I nearly drove off the road as I read this, quickly dialing her number and listening as she said, “OK, so my friend is going to introduce you to him.”
“Oh my god!” I said.
“But,” she paused. “She wants to see your Mark Twain tattoo first.”
I’d never before used my body to get things, but I reasoned that if there was ever a time to start doing it, it was now. “Sure,” I said. “Of course! Whatever she wants!”
So, an hour later, I was at the Ryman unbuttoning my shirt for a stranger who knew me only as “Chainsaw,” thanks to my professor’s introduction. “OK, so he’s going to come out and sign for about 30 minutes before the show,” she explained, “and we’ll just go up to the front of the line, say hi, have him sign whatever you want, then move on.”
I nodded my head, slightly panicking as to what I was going to say to him. Would I just play it cool? Would I tell him I was a writer? Would I mention how much I loved the last sentence of his “Naked” essay? I was moments from taking a Xanax when he appeared and my professor’s friend all but grabbed me by the arm and tossed me in front of him.
“David,” she said, “this is Chainsaw.”
He looked at me quizzically. “Chainsaw…”
I shook his hand and he took my poster to sign. “Yeah,” I said. “Long story. Sorry.” At this point, I was completely resigned to not say anything to my idol ever again. I’d concerned him enough already; no need to put him through any more.
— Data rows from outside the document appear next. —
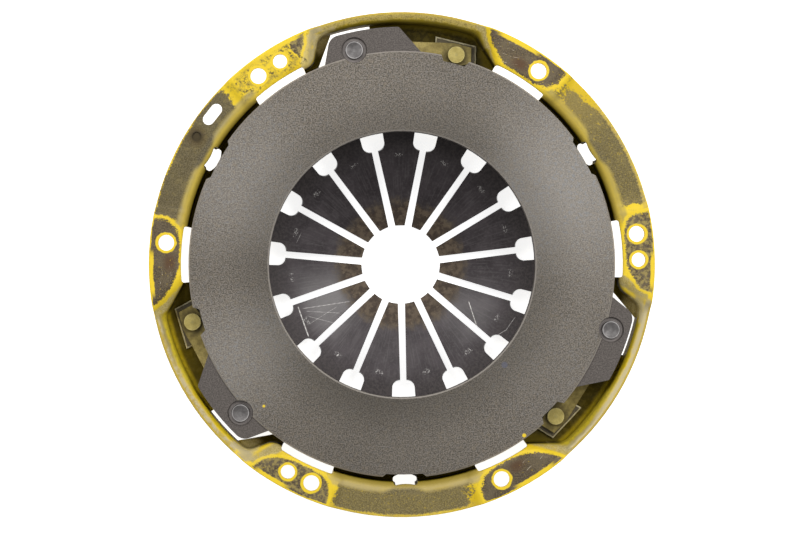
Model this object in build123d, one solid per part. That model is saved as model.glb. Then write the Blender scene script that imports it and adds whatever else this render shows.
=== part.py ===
from build123d import *
import math
import os

# Clutch cover assembly for a car, lying with its friction face up.
# The origin is the centre of the plane that bolts to the flywheel, and +Z points at the flywheel.
# All lengths are in millimetres and all angles in degrees, counted from +X towards +Y.

# Layout
sectors = 3
finger_count = 15
finger_phase = 30.0

# Friction ring of the pressure plate
plate_outer_radius = 121.2
plate_inner_radius = 75.7
plate_thickness = 10.7
plate_free_drop = 5.3
plate_edge_chamfer = 0.8
plate_travel = 3.9
access_notch_angle = 74.4
access_notch_span = 6.0
access_notch_depth = 3.5
relief_angle = 29.5
relief_span = 10.0
relief_depth = 1.9
notch_ramp = 0.9

# Ridge on the back of the plate, where the diaphragm spring bears
ridge_inset = 14.2
ridge_crest_radius = 3.0
ridge_root_growth = 1.0
ridge_root_overlap = 2.7
ridge_gap_count = 9
ridge_gap_width = 11.0
ridge_gap_floor = 1.5

# Lugs of the plate, where the drive straps hold it
lug_step = 1.5
lug_root_depth = 2.7
lug_heel_start = 82.4
lug_heel_end = 89.7
lug_toe_start = 106.7
lug_toe_end = 110.9
lug_heel_corner = 2.5
lug_toe_corner = 7.0
lug_rivet_angle = 101.5
lug_rivet_inset = 10.3
counterbore_radius = 7.3
counterbore_depth = 2.8

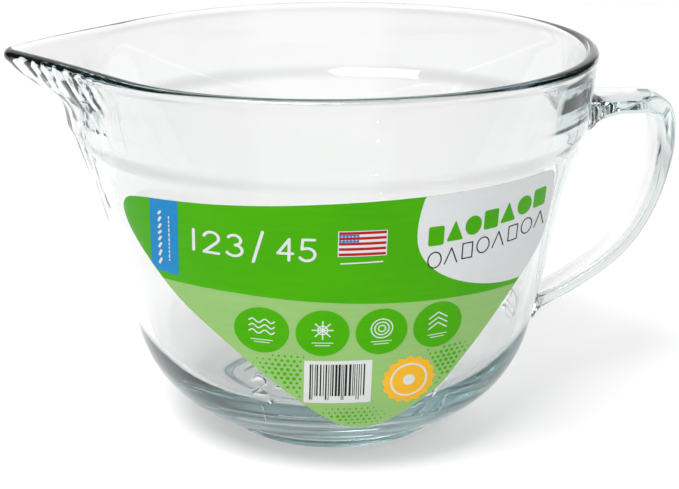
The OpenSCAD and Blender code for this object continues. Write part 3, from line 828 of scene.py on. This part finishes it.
def dots_piece(ink):
    """Small round dots in staggered rows, smaller towards the edge of their patch."""
    places, sizes = [], []
    for j, z in enumerate(np.arange(*DOTS_Z, DOT_ROW)):
        for x in np.arange(*DOTS_X, DOT_PITCH):
            x = x + (j % 2) * DOT_PITCH / 2
            full = max(share * math.exp(-((x - mid_x) / wide) ** 2 - ((z - mid_z) / tall) ** 2)
                       for mid_x, mid_z, wide, tall, share in DOT_PATCHES)
            if full > DOT_LEAST and room_for_dot(x, z):
                places.append((x * MM, (PRINT[1] + OVERPRINT[1]) / 2 * MM, z * MM))
                sizes.append(DOT_R * full ** DOT_FADE)
    points = flat_mesh("dot_places", places, [], size=sizes)
    t, given = shape_tree("dots_on_the_label", {"Dot unit": MM, "Uneven": DOT_UNEVEN})
    luck = t.node("FunctionNodeRandomValue", {"data_type": "FLOAT"}, {"Seed": DOT_SEED}, FLOAT_OUT)
    grow = given["Dot unit"] * t.attribute("size") * (1 - luck * given["Uneven"])
    dot = t.node("GeometryNodeMeshCylinder", {}, {
        "Vertices": DOT_SIDES, "Radius": 1.0, "Depth": (OVERPRINT[1] - PRINT[1]) * MM})
    scale = t.node("ShaderNodeCombineXYZ", {}, [grow, grow, 1.0])
    laid = t.node("GeometryNodeInstanceOnPoints", {}, {
        "Points": given["Mesh"], "Instance": dot, "Rotation": (PI / 2, 0, 0), "Scale": scale})
    close_tree(t, bent(t, t.node("GeometryNodeRealizeInstances", {}, [laid])), ink)
    place_label("label_dots", grown("label_dots", points, t))


# Figures on the round marks, each a list of lines with their widths

MOTIF_UP, MOTIF_LINE, RING_LINE, STAR_RING_LINE = 1.2, 0.45, 0.42, 0.4
UNDERLINES, UNDERLINE_W = ((3.4, 4.9), (2.4, 5.9)), 0.3


def waves(x, z):
    half, top, pitch, tall, step, bends, count = 4, 2.4, 2.1, 0.7, 0.4, 1.57, 21
    lines = [[(x - half + step * i, z + top - pitch * row + tall * math.sin(step * i * bends))
              for i in range(count)] for row in range(3)]
    return [(line, MOTIF_LINE) for line in lines]


def star(x, z):
    r, ring_r = 3.4, 1.6
    arms = [[(x - r * math.cos(q), z - r * math.sin(q)), (x + r * math.cos(q), z + r * math.sin(q))]
            for q in (0, PI / 4, PI / 2, 3 * PI / 4)]
    return [(arm, MOTIF_LINE) for arm in arms] + [(arc(x, z, ring_r, ring_r, 0, 360, 24), STAR_RING_LINE)]


def rings(x, z):
    return [(arc(x, z, r, r, 0, 360, 32), RING_LINE) for r in (1.2, 2.4, 3.6)]


def chevrons(x, z):
    half, foot, peak, pitch = 3.2, 2.6, 0.4, 2
    lines = [[(x - half, z - foot + pitch * row), (x, z - peak + pitch * row),
              (x + half, z - foot + pitch * row)] for row in range(3)]
    return [(line, MOTIF_LINE) for line in lines]


def disc_motifs():
    """Plain figures on the round marks, with two short lines under each."""
    lines = []
    for k, motif in enumerate((waves, star, rings, chevrons)):
        x, z = ROW_X + k * DISC_PITCH, ROW_Z + MOTIF_UP
        lines += motif(x, z)
        lines += [([(x - half, z - down), (x + half, z - down)], UNDERLINE_W) for half, down in UNDERLINES]
    return [loop for points, width in lines for loop in line_loops(points, width)]


# Figures on the film and the panel, and the small patch between them

PRINTED_FIGURES = ((1, -57), (2, -51.5), (3, -44.2), (4, -28.6), (5, -21.6))
PRINTED_W, PRINTED_H, PRINTED_Z, PRINTED_LINE = 4.6, 7.6, 85.6, 0.95
SLANT, SLANT_LINE = [(-36.2, 84.2), (-33.4, 95.2)], 1.0
BOLD_COUNT, BOLD_X, BOLD_Z, BOLD_PITCH, BOLD_RISE = 7, 22.3, 92.2, 6.55, 0.9
BOLD_HALF_W, BOLD_HALF_H, BOLD_PEAK, WIDE_HALF, BOLD_CORNER, PEAK_CORNER = 2.7, 3.5, 3.9, 3.0, 0.9, 0.7
THIN_COUNT, THIN_X, THIN_Z, THIN_PITCH, THIN_RISE, THIN_LINE = 8, 22.2, 83.4, 5.8, 0.8, 0.45
THIN_RING, THIN_PEAK, THIN_BOX = (2.3, 2.9), (2.2, 2.8), (1.8, 2.8)
PATCH_X, PATCH_Z, PATCH_W, PATCH_H, PATCH_EDGE = -9.6, 87.4, 15.2, 8.6, 0.3
PATCH_ROWS, PATCH_LOW_ROWS, PATCH_CORNER_SHARE = 9, 4, 0.42
PATCH_DOTS, PATCH_DOT_R, PATCH_DOT_FROM, PATCH_DOT_PITCH = (5, 4), 0.3, (0.9, 0.85), (1.15, 1.05)
PATCH_LINE, PATCH_LINE_W = [(-8.8, 84.6), (4.6, 84.9)], 0.5
WIDE_DASHES = {"x": -65.6, "lean": 0.6, "first": 77.0, "last": 98,
               "lengths": (0.9, 2.2), "gap": 1.25, "width": 0.7}
FINE_DASHES = {"x": -62.4, "lean": 0.0, "first": 79.0, "last": 96,
               "lengths": (0.4, 1.1), "gap": 0.8, "width": 0.35}
BAR_WIDTHS, BAR_GAPS, BAR_LEFT, BAR_RIGHT = [0.28, 0.28, 0.5, 0.75], [0.3, 0.45, 0.6], 1.8, 2.2
BAR_TOP, BAR_FOOT, LONG_BAR_FOOT = 1.4, 3.0, 1.4


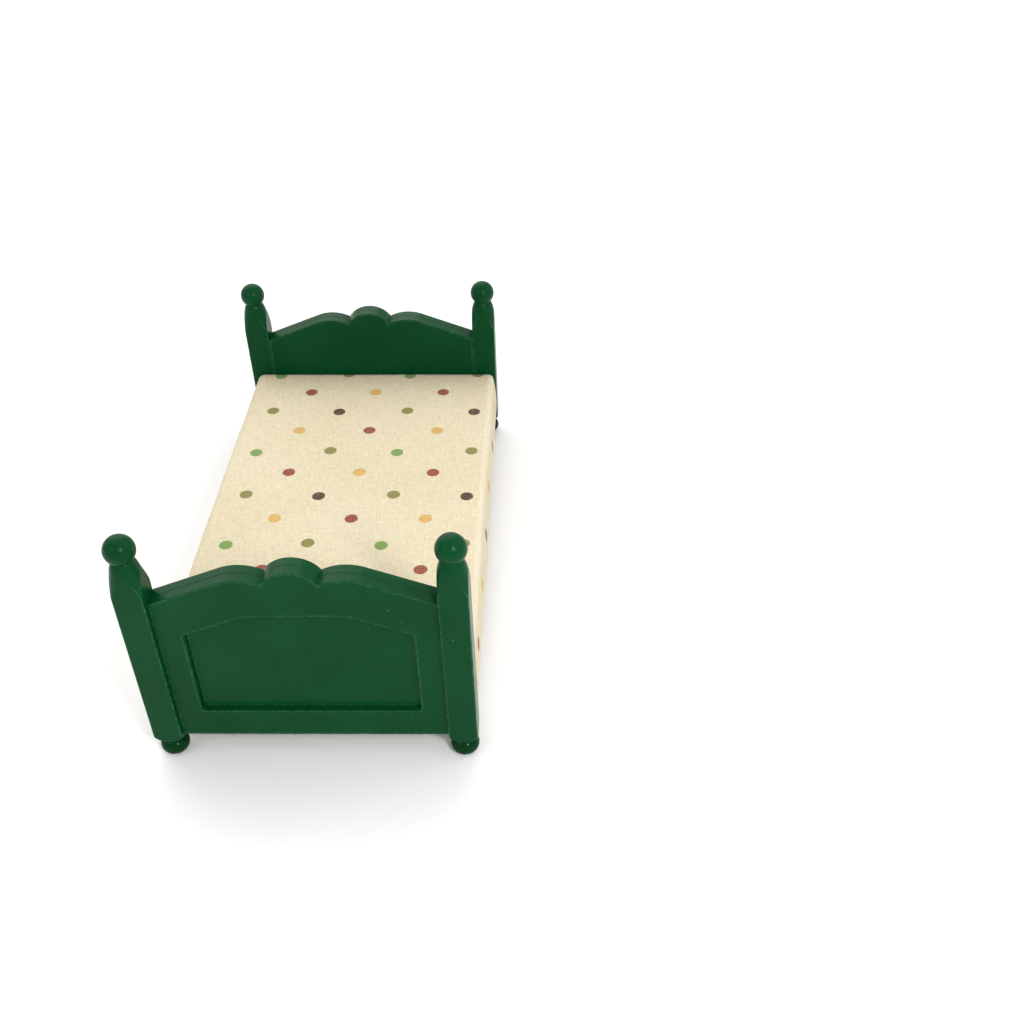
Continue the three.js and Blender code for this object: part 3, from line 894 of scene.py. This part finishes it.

But apparently, my professor’s friend didn’t agree.
“David,” she said, “Chainsaw wants to show you his chest.”
In the middle of writing something on my poster, he looked up blinking, as if to say, He does?
I turned to her, also confused, and said “I do?”
“Yeah, show him.”
And so there I was, unbuttoning my shirt for everyone and God and the literary idol who had shaped my entire career at that point. I stood there awkwardly for 30 seconds or so as he read it, waiting for the inevitable moment that he thanked me and whispered to a security guard, “Keep an eye on that guy.” But he didn’t, at least not that I know of. Instead, he just nodded, slightly confused, and said, “Huh,” before sitting back down and signing my poster, “Chainsaw, Nice Tattoo.”